The researchers presented a LEGO structure to participants that was set up as it is in the image above. You’ll notice that there is one, 2x2 brick underneath one corner of the roof. The researchers approached students and asked them to successfully complete the following task: given unlimited time and LEGO bricks, make changes to the structure that will support the weight of one masonry brick. In exchange for the successful completion of this task, the student would get $1, but would lose $0.10 for each additional brick added. 86% percent of participants solved the puzzle in the same way: add a brick to the opposite corner from the existing brick, providing an equal distribution of weight between the two pillars, saving the LEGO figurine below. That solution would return $0.90 for successful completion. However, there is another solution, which is just as easy to complete, returns $1, and only 12% of participants thought to do: remove the lone brick and have the roof rest on the base. This solution removes a brick, thus costing nothing. When unprompted, most participants elected to add instead of subtract to the structure in order to improve it.

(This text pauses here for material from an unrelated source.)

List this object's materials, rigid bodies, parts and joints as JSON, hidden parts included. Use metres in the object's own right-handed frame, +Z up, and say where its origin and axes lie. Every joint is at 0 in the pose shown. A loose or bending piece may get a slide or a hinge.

The researchers conducted a handful of these experiments demonstrating a human proclivity for solutions that bend towards being additive versus subtractive. The first question that might arise after learning that you default to additive solutions is to ask “is that a problem?” The answer is “not necessarily.” There are times when additive solutions are the only good ones. For example, another experiment that was part of the research in question provided the following image to participants:
The image above was accompanied by a prompt asking for potential changes to the miniature golf course. The overwhelming majority of responses were additive (“add more sand traps or a windmill”) rather than subtractive (“get rid of the sand trap and the bumper”). This outcome should be expected because we all know the purpose of a miniature golf course is to be entertaining and challenging, not just a straightforward put. To subtract from this course would make it uninteresting, and making a miniature golf course interesting should be the end goal of any mini-golf architect.
So there are scenarios where additive solutions are preferable, and ones where subtractive solutions are better. How can one decipher when he or she is actually enacting the best solution or just defaulting to their default for additive solutions?

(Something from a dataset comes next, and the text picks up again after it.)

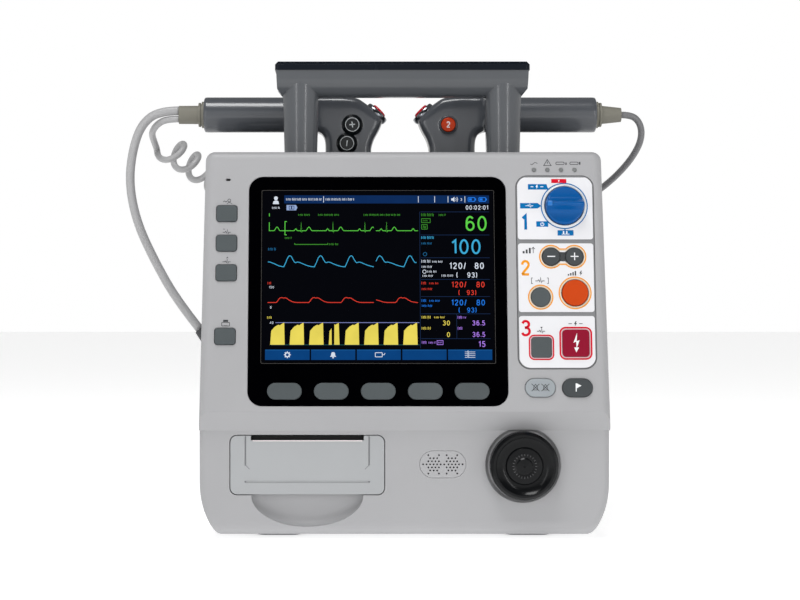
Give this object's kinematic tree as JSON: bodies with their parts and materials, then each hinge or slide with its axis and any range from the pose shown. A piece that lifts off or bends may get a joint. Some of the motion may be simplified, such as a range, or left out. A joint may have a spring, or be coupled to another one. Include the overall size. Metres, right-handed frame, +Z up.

One option would be to assign an imaginary cost to additive measures and incentivize subtracting. Sometimes this happens naturally. Are you coding a certain function that keeps returning an error, leading you to add more code in an attempt to solve it? That additional code takes time to write, and time is money. There is a natural cost to additive solutions, but the LEGO experiment demonstrates that even a direct monetary cost to additive solutions doesn’t necessarily mean one will search for a cheaper solution, even if it would be just as easy to enact. A method for ensuring you choose the best solution is to form two potential solutions, one subtractive and one additive. Restrict oneself to formulating a subtractive solution without considering any additive measures. Once a subtractive solution has been gamed, compare it to the additive solution that your brain will naturally want to implement. Weighing these two options should reveal whether an additive or subtractive solution is optimal. Consider the LEGO experiment again: while most participants defaulted to adding bricks to the structure, few would conclude that their choice was better than simply removing one brick and keeping their $1, they just didn’t initially consider it. If given the opportunity to contrast an additive and subtractive solution, the logical person would conclude the subtractive choice is better in that instance, they simply need the opportunity to compare the subtractive.